## EXERCISE INSTRUCTIONS
Print the whole listing exactly.
## START SOURCE MATERIAL
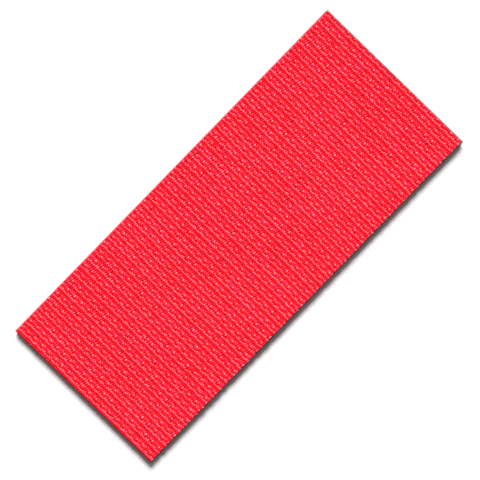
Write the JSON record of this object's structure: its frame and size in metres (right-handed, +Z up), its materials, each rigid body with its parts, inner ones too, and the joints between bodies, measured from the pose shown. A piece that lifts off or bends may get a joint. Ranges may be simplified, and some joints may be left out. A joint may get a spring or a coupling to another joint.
{
  "type": "climbing skin sample",
  "caption": "Flat rectangular cut of ski climbing skin: red plush pile leaning one way on a coated woven ground, over glue that a slightly larger liner covers and peels away from.",
  "frame": {"origin": "middle of the liner's underside, where the cut rests on a table", "axes": "+X along the length, the way the pile lies; +Y across the width; +Z up out of the pile"},
  "size_m": [0.1194, 0.0506, 0.0033],
  "materials": {
    "liner_film": "satin",
    "skin_glue": "tacky",
    "membrane_film": "matte",
    "backing_cloth": "woven",
    "coating_rubber": "matte",
    "ground_yarn": "woven",
    "pile_yarn": "plush"
  },
  "bodies": {
    "liner": {"release_liner": "liner_film"},
    "skin": {"glue_film": "skin_glue", "membrane": "membrane_film", "backing_cloth": "backing_cloth", "back_coating": "coating_rubber", "ground_ends": "ground_yarn", "line_row_picks": "ground_yarn", "bead_row_picks": "ground_yarn", "pile": "pile_yarn"}
  },
  "joints": [
    {"name": "liner_peel", "type": "hinge", "parent": "liner", "child": "skin", "pos_m": [-0.0597, 0, 0.00016], "axis": [0, -1, 0], "range_deg": [0, 85]}
  ]
}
## END SOURCE MATERIAL
## RESPONSE TO THE TASK
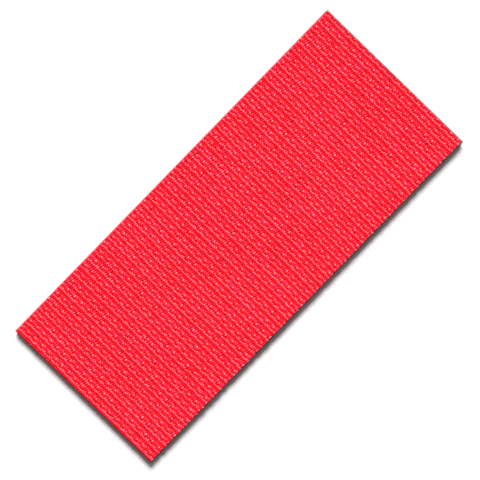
Write the JSON record of this object's structure: its frame and size in metres (right-handed, +Z up), its materials, each rigid body with its parts, inner ones too, and the joints between bodies, measured from the pose shown. A piece that lifts off or bends may get a joint. Ranges may be simplified, and some joints may be left out. A joint may get a spring or a coupling to another joint.
{
  "type": "climbing skin sample",
  "caption": "Flat rectangular cut of ski climbing skin: red plush pile leaning one way on a coated woven ground, over glue that a slightly larger liner covers and peels away from.",
  "frame": {"origin": "middle of the liner's underside, where the cut rests on a table", "axes": "+X along the length, the way the pile lies; +Y across the width; +Z up out of the pile"},
  "size_m": [0.1194, 0.0506, 0.0033],
  "materials": {
    "liner_film": "satin",
    "skin_glue": "tacky",
    "membrane_film": "matte",
    "backing_cloth": "woven",
    "coating_rubber": "matte",
    "ground_yarn": "woven",
    "pile_yarn": "plush"
  },
  "bodies": {
    "liner": {"release_liner": "liner_film"},
    "skin": {"glue_film": "skin_glue", "membrane": "membrane_film", "backing_cloth": "backing_cloth", "back_coating": "coating_rubber", "ground_ends": "ground_yarn", "line_row_picks": "ground_yarn", "bead_row_picks": "ground_yarn", "pile": "pile_yarn"}
  },
  "joints": [
    {"name": "liner_peel", "type": "hinge", "parent": "liner", "child": "skin", "pos_m": [-0.0597, 0, 0.00016], "axis": [0, -1, 0], "range_deg": [0, 85]}
  ]
}